Penzu: Penzu is a general journal app, that you can use for the purpose of a dream journal. The benefit of Penzu is there’s both a desktop and mobile version so you can keep write and read your dream journal entries from anywhere.
iDream: In addition to being a dream journal, iDream also helps you interpret your dreams. The app has a dream dictionary with thousands of dream meanings for you to browse. Once you write down your dream, iDream analyzes it for keywords to help you find a deeper meaning.
What about online dream journals?
Some people like to keep online dream journals using blogging sites like Live Journal or even WordPress. While that might work for some, there are some things to keep in mind before you go that route.

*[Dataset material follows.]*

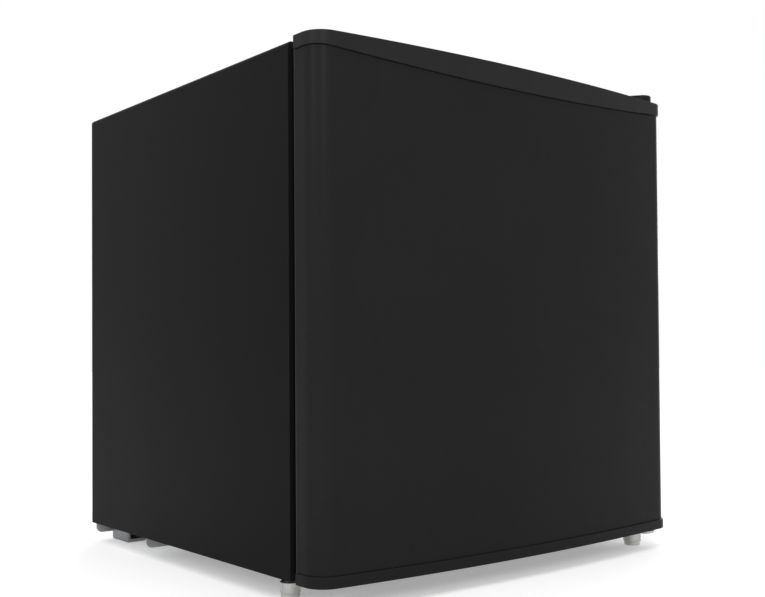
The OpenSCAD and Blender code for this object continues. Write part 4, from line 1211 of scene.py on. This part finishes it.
@dataclass(frozen=True)
class PanScrew:
    """Pan-head screw with a cross recess, its seat at zero and its head above.

    The shank and head are radii. The recess and the head's rim are shares of the head's radius and rise.
    """

    shank: float
    head: float
    rise: float
    length: float
    point: float = 1.5 * MM
    plain: float = 2.6 * MM
    pitch: float = 1.0 * MM
    root: float = 0.78
    rim_share: float = 0.35
    arm_share: float = 0.58
    slot_share: float = 0.13
    floor_share: float = 0.3
    sides: int = 28

    def mesh(self) -> bpy.types.Mesh:
        """Builds the screw, standing on its point.

        Returns:
            Its mesh.
        """
        rim = self.rise * self.rim_share
        dome = [
            (self.head * math.cos(a) ** 0.7, rim + (self.rise - rim) * math.sin(a))
            for a in (math.radians(step) for step in (0, 18, 36, 54, 72))
        ]
        height = -self.length + self.point
        crest = [(self.shank, height)]
        while height < -self.plain:
            crest += [(self.shank * self.root, height + self.pitch * 0.25), (self.shank, height + self.pitch * 0.6)]
            height += self.pitch
        profile = [(0.0, -self.length), *crest, (self.shank, 0.0), (self.head, 0.0), *dome, (0.0, self.rise)]
        tool = bmesh.new()
        arm, slot, floor = self.head * self.arm_share, self.head * self.slot_share, self.rise * self.floor_share
        for low, high in (((-arm, -slot, floor), (arm, slot, 1)), ((-slot, -arm, floor), (slot, arm, 1))):
            absorb(tool, block(low, high))
        return carved(spun(profile, self.sides), tool)


def screws(name: str, node: str, screw: PanScrew, upward: bool = False) -> None:
    """Replaces a CAD node of the cabinet's plain screws with detailed ones.

    Args:
        name: the piece's name.
        node: the CAD node, one solid for each screw.
        screw: the screw.
        upward: whether their heads are at the top.
    """
    bm, mesh = bmesh.new(), screw.mesh()
    first_turn, next_turn = 0.3, 0.9
    for number, (low, high) in enumerate(solids(node)):
        seat = (high.z - screw.rise) if upward else (low.z + screw.rise)
        place = Matrix.Translation(((low.x + high.x) / 2, (low.y + high.y) / 2, seat))
        flip = Matrix() if upward else Matrix.Rotation(math.pi, 4, "X")
        absorb(bm, mesh, place @ flip @ Matrix.Rotation(next_turn * number + first_turn, 4, "Z"))
    deliver(name, bm, Slot.NICKEL, Body.CABINET, [node])


@dataclass
class Assembly:
    """Sub-assembly of the fridge: eased copies of CAD nodes, dressed CAD nodes, and pieces of its own."""

    eased: dict[str, float] = field(default_factory=dict)
    dressed: Sequence[str] = ()

    def build(self) -> None:
        """Builds every piece of the sub-assembly."""
        for node, radius in self.eased.items():
            self.copy(node, radius * MM)
        for node in self.dressed:
            self.dress(node)
        self.details()

    def details(self) -> None:
        """Builds the pieces that are more than a copy of a CAD node."""

    def slot_of(self, node: str) -> Slot:
        """Returns the record's slot of a CAD node."""
        return Slot(frame["nodes"][node].data.materials[0].name.split(".")[0])

    def body_of(self, node: str) -> Body:
        """Returns the body that a CAD node rides on."""
        return Body(frame["nodes"][node]["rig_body"])

    def copy(self, node: str, radius: float, finish: Finish | None = None, where: EdgeTest | None = None) -> None:
        """Replaces a CAD node with a copy whose edges are eased.

        Args:
            node: the CAD node.
            radius: the rounding of its edges.
            finish: its finish, where that isn't its slot's own.
            where: picks the edges that are eased, among the sharp ones.
        """
        bm = merged(node)
        if radius:
            ease(bm, radius, where=where)
        deliver(f"{node}_eased", bm, self.slot_of(node), self.body_of(node), [node], finish)

    def dress(self, node: str, finish: Finish | None = None) -> None:
        """Gives a CAD node that stays its finish.

        Args:
            node: the CAD node.
            finish: its finish, where that isn't its slot's own.
        """
        slot = self.slot_of(node)
        item = frame["nodes"][node]
        item.data.materials[0] = (finish or FINISHES[slot]).dress()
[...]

For one, once you put your dream journal online, it’s open for the public to see. If your dreams are personal, and you want to keep them to yourself, an online journal probably isn’t the best route to go.
Also, you don’t own your online journal. If the website hosting your journal goes down, or goes out of business, you risk losing all your past dream journal entries. If you want to keep a digital dream journal, we suggest using either a private dream journal app, or even the notes app on your phone. But just like with anything else online, there’s a privacy risk with apps as well.